What pushes the price up

  • Name length. More letters, more time — and more careful optical spacing.
  • Shading & outlining. The hard drop-shadow and contrasting outline that make the name read from the bank are extra passes.
  • Gold or metallic leaf. Materials and skill both cost more than flat enamel.
  • Scrollwork & panels. Decoration around the name — into roses-and-castles territory — adds a separate job.
  • Surface prep. A tired cabin side may need rubbing down or a base coat before any lettering goes on.

Getting a quote

Find a specialist canal signwriter — many work the festival circuit or out of yards along the network — and send a photo of the cabin side with the name and any decoration you want. Ask to see examples of their lettering first: the gap between competent and excellent is all in the spacing and the shadow. How the lettering tradition works is covered in our guide to canal boat signwriting.

The printed name sign — the cheaper, different option

A printed boat name sign isn't a substitute for signwriting on the hull — it's the version for the wall, or for a gift. It costs a fraction of hand-lettering and carries the same name, in the same shaded-serif tradition and bottle-green-and-oxblood palette. We make it as a name print (from £19), a framed print (from £39), or a canvas (from £45). Plenty of owners do both — signwriting on the boat, a print at home.

DIY vinyl vs paying a pro

The £50 figure and the £250-a-side figure aren't two prices for the same thing. They're two different things. Vinyl is cut lettering on a self-adhesive film — you order it to your name, your colours and your font, it arrives on a backing sheet, and you squeegee it onto a clean, degreased cabin side yourself. Done carefully it looks crisp from the towpath and nobody's going to wince. That's a real option, and for a first boat or a holding measure it's a sensible one.

What £50 doesn't buy you is depth. Hand-painted lettering has a brushed enamel body, a hard cast shadow and a contrasting outline, all built up in layers — that's what reads as a proper boat name rather than a label. Vinyl is flat. It also sits on the paint rather than in it, so the edges lift and the colour fades faster than enamel does. You're trading craft and longevity for cost and speed. Know which one you're buying before you compare the numbers.

What a signwriting quote should include

A vague "from £250" tells you almost nothing, because the variables do the work. A useful quote spells out exactly what's covered, so ask for it in writing and check these are all named:

  • Which surfaces. Both cabin sides plus the stern is the usual minimum — confirm it's all three, not one side as a teaser price.
  • Number of colours. Name, shadow and outline are often three colours; each adds passes and drying time.
  • Shading & outlining. Stated explicitly, not assumed. A flat single-colour name is cheaper than a fully shaded one — make sure you're comparing like for like.
  • Materials.
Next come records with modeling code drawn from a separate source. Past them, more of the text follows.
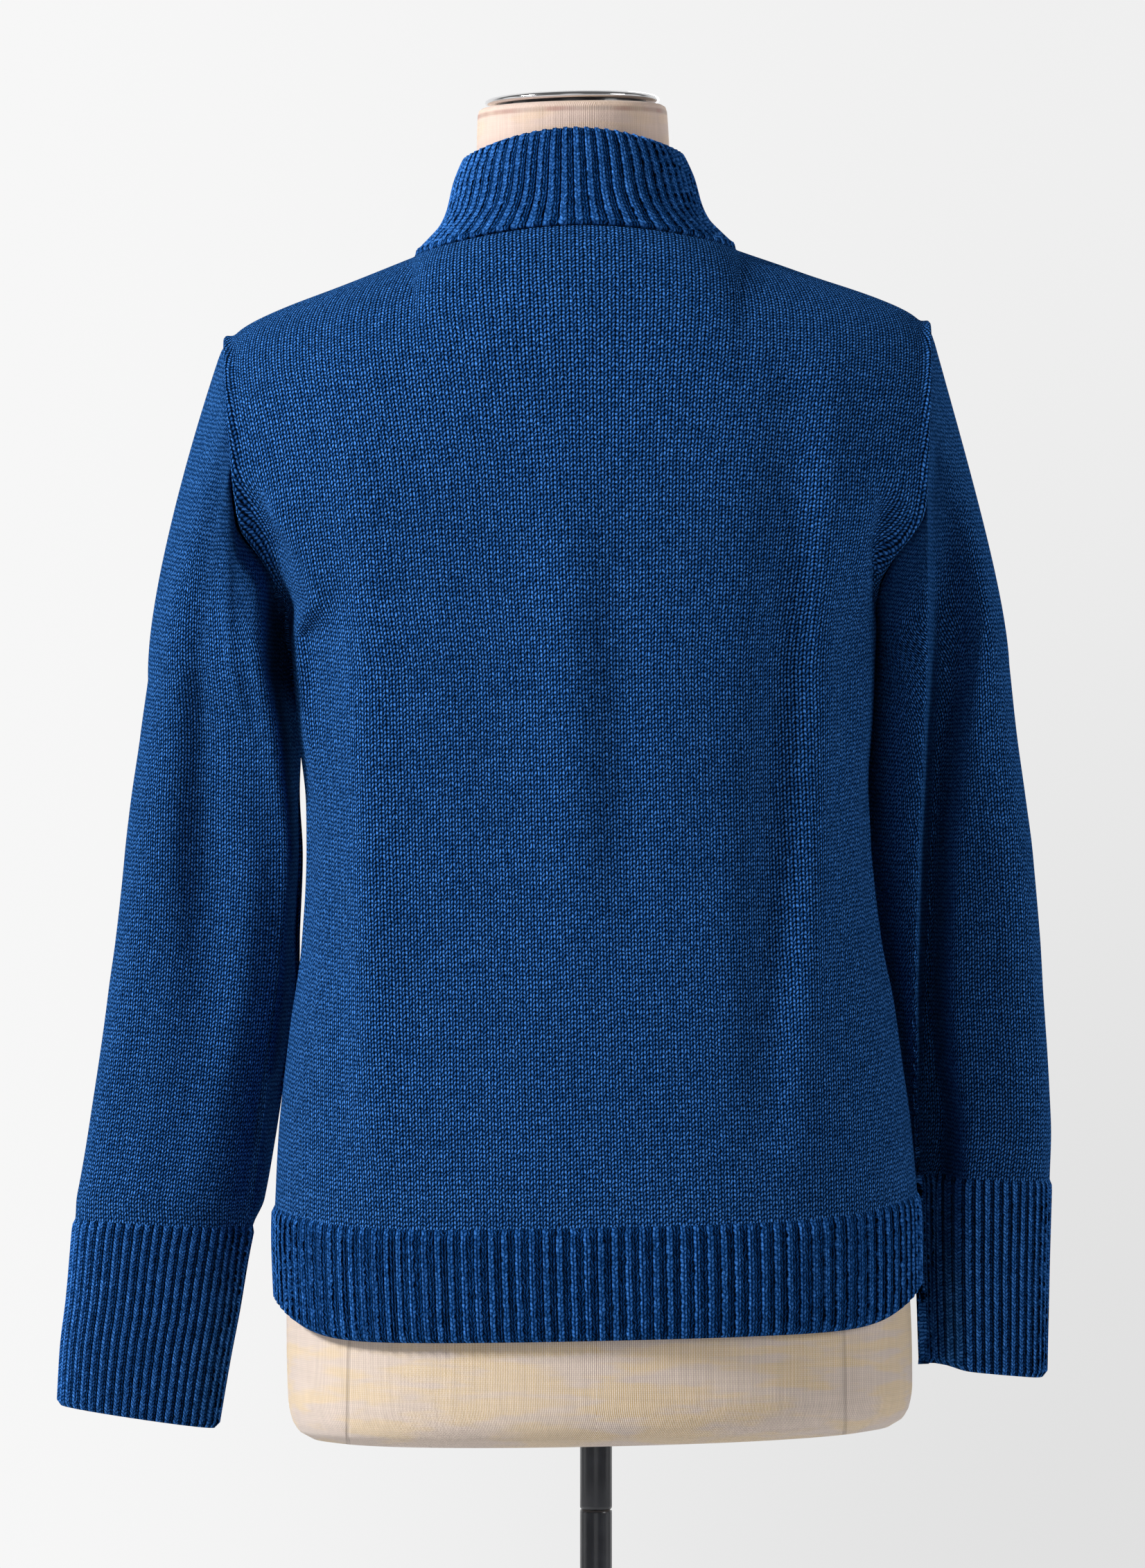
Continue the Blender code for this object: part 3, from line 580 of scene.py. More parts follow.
def yarn(name, strands, pits, wander, jitter, depth):
    """Knitted yarn on a piece's own UV map, in wales across and courses up.

    Each strand is a column inside one repeat: its middle, half width, slant, phase, height, brightness and
    swell. Across it the yarn is round, sqrt(1 - off^2); along it, it swells once a course, by
    1 - swell (2 fraction - 1)^2. The brightness is painted light and shade: each strand is lighter on its
    crown and goes to a painted shade at its sides and between strands. Each pit is an opening between loops:
    its column, half width, half height, phase and darkness, a painted shade in it that also sinks the relief.
    """
    knit = Finish(name, IOR=1.45, Specular_IOR_Level=0.0, Sheen_Weight=0.10, Sheen_Roughness=0.5,
                  Sheen_Tint=(0.1, 0.4, 1.0, 1))
    where = knit.place()
    uv = knit.node("ShaderNodeUVMap", {"uv_map": "cloth"})
    u, v = knit.axes(uv, 2)
    flow, shake = knit.noise(where, 34.0, 2.0) - 0.5, knit.noise(where, 330.0, 1.0) - 0.5
    u = u + wander * flow + 0.28 * shake
    v = (v + wander * (2.0 * knit.noise(where, 27.0, 2.0) - 1.0)
         + 1.0 * (knit.noise(where, 250.0, 1.0) - 0.5))
    part, wale = u.fraction(), u.floor()
    v = v + jitter * knit.node("ShaderNodeTexWhiteNoise", {"noise_dimensions": "1D"}, {"W": wale})
    height, light = None, None
    for middle, half, slant, phase, tall, bright, swell in strands:
        off = (part - middle) * (1 / half)
        at = v - slant * off + phase
        one_stitch = knit.node("ShaderNodeCombineXYZ", {}, {0: wale + middle, 1: at.floor()})
        stitch = knit.node("ShaderNodeTexWhiteNoise", {"noise_dimensions": "2D"}, {"Vector": one_stitch})
        body = (1 - off * off).root() * (1 - swell * (at.fraction() * 2 - 1) ** 2)
        one = body * (tall * (0.80 + 0.40 * stitch))
        # Painted light: each strand is lighter on its crown and goes to painted shade at its sides and
        # between strands.
        painted_lit = body * (bright * (0.86 + 0.32 * stitch))
        height = one if height is None else height.most(one)
        light = painted_lit if light is None else light.most(painted_lit)
    pit_dent_and_shade = 0.0
    # Each pit is painted shade in the opening between loops, and also sinks the relief there.
    for column, half, tall, phase, pit_shade in pits:
        aside = 0.5 - abs((u - column).fraction() - 0.5)
        above = abs((v + phase).fraction() - 0.5)
        one = (1 - aside.ramp(0.35 * half, half)) * (1 - above.ramp(0.5 * tall, tall)) * pit_shade
        pit_dent_and_shade = one + pit_dent_and_shade
    along_rows = knit.node("ShaderNodeCombineXYZ", {}, {0: u * 0.022, 1: v * 0.90})
    streak = knit.noise(along_rows, 1.0, 2.0)
    fuzz, fibre = knit.noise(where, 2200.0, 2.0), knit.noise(where, 800.0, 2.0)
    tone = knit.noise(where, 14.0, 3.0) * 0.20 + streak * 0.50 + fibre * 0.60 + fuzz * 2.10 - 0.56
    # The pits' painted shade is taken off the painted light, which picks the colour from painted shade
    # through the yarn's blue to a painted highlight.
    light = light - pit_dent_and_shade
    colour = knit.mix(light.ramp(0.16, 0.72), PAINTED_SHADE_BLUE, BLUE)
    colour = knit.mix(light.ramp(0.52, 1.25), colour, PAINTED_HIGHLIGHT_BLUE)
    knit.colour(knit.tinted(colour, tone))
    knit.rough(0.95 - 0.12 * light)
    knit.bump(height - 0.7 * pit_dent_and_shade + 0.22 * fuzz, depth, 1.0)
    return knit


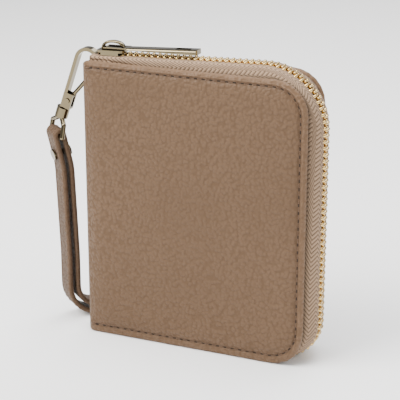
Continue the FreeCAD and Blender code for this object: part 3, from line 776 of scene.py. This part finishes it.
def build_tape(side, name):
    """One tape as a closed thin strip with a corded edge, and its UV map in metres."""
    teeth = teeth_route(tape_start, ROUTE_STEPS)
    inset = RIM_RADIUS + 0.25 * MM + TAPE_THICKNESS / 2
    radius = CORNER_RADIUS - inset
    right, top, left = panel_width - inset, wallet_height - inset, tape_start - skin_low.x
    corners = [(left, top), (right, top), (right, inset), (left, inset)]
    rim = rounded_route(corners, [radius, radius], ROUTE_STEPS)
    mesh = bmesh.new()
    uv = mesh.loops.layers.uv.new("UVMap")
    # Painted shade: a vertex attribute that rises towards the seam under the rim and darkens the tape there.
    painted_seam_shade = mesh.verts.layers.float.new("painted_seam_shade")
    rings = []
    walked = 0.0
    previous = teeth[0][0]
    for (teeth_spot, teeth_out), (rim_spot, rim_out) in zip(teeth, rim):
        rim_spot = rim_spot - rim_out * rim_tuck(rim_out[1])
        line = tape_section(side, teeth_spot, teeth_out, rim_spot, rim_out)
        walked += (teeth_spot - previous).length
        previous = teeth_spot
        corners = tape_ring(line, Vector((teeth_out[0], 0, teeth_out[1])), walked)
        ring = [(mesh.verts.new(point), coord) for point, coord in corners]
        for k in range(len(line)):
            for vertex, coord in (ring[k], ring[-k - 1]):
                vertex[painted_seam_shade] = smooth(k, 9, 13)
        rings.append(ring)
    for first, second in zip(rings, rings[1:]):
        for k in range(len(first)):
            after = (k + 1) % len(first)
            corners = [first[k], first[after], second[after], second[k]]
            face = mesh.faces.new([vertex for vertex, coord in corners])
            for loop, (vertex, coord) in zip(face.loops, corners):
                loop[uv].uv = coord
    for ring in (rings[0][::-1], rings[-1]):
        mesh.faces.new([vertex for vertex, coord in ring])
    return finish_mesh(mesh, name, tape_weave)


for side, body in ((-1, "front"), (1, "back")):
    tape = build_tape(side, body + "_woven_tape")
    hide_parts(body + "_zip_tape")
    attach(tape, body + "_cover")

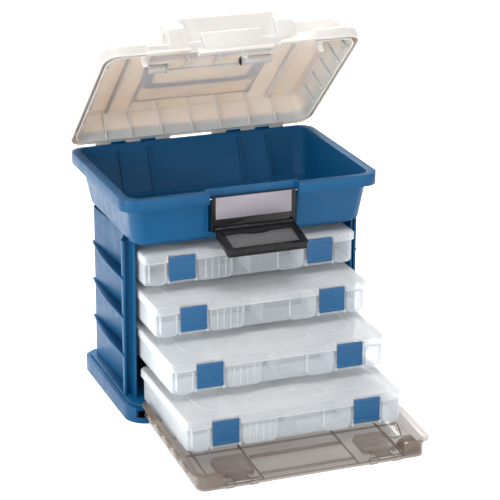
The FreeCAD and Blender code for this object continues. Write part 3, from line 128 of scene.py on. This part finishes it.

Standard enamel, or gold/metallic leaf? Leaf is a different price bracket and should be itemised.
  • Surface prep. Rubbing down, filling, base coat — say whether it's included or extra, because a tired cabin side can add a chunk.
  • Travel. Many signwriters come to the boat where it's moored. Mileage or a call-out fee may sit on top of the lettering price.

Get two or three quotes on the same brief and the real cost stops being a mystery. The cheapest one is rarely cheapest once you line up what each actually includes.

Longevity & touch-ups

Signwriting isn't a one-off spend — it's a thing you maintain. Enamel lettering on a south-facing cabin side takes years of UV and weather, and the colours soften over time. Reds and the gilt-look golds tend to go first; a deep green or black holds longer. Most owners get a good few seasons before a name wants freshening, and a competent signwriter can touch in a faded shadow or re-cut an outline without redoing the whole thing.

The bigger event is blacking. When the hull comes out and the cabin sides get repainted, lettering near the gunwale often has to come off and go back on — budget for re-doing the name as part of a repaint, not as a surprise. This is where a cheap job costs more long-term: thin enamel or badly-prepped vinyl fails sooner, so you pay again in two years instead of five. A properly prepped, properly painted name is dearer up front and works out cheaper across the life of the boat.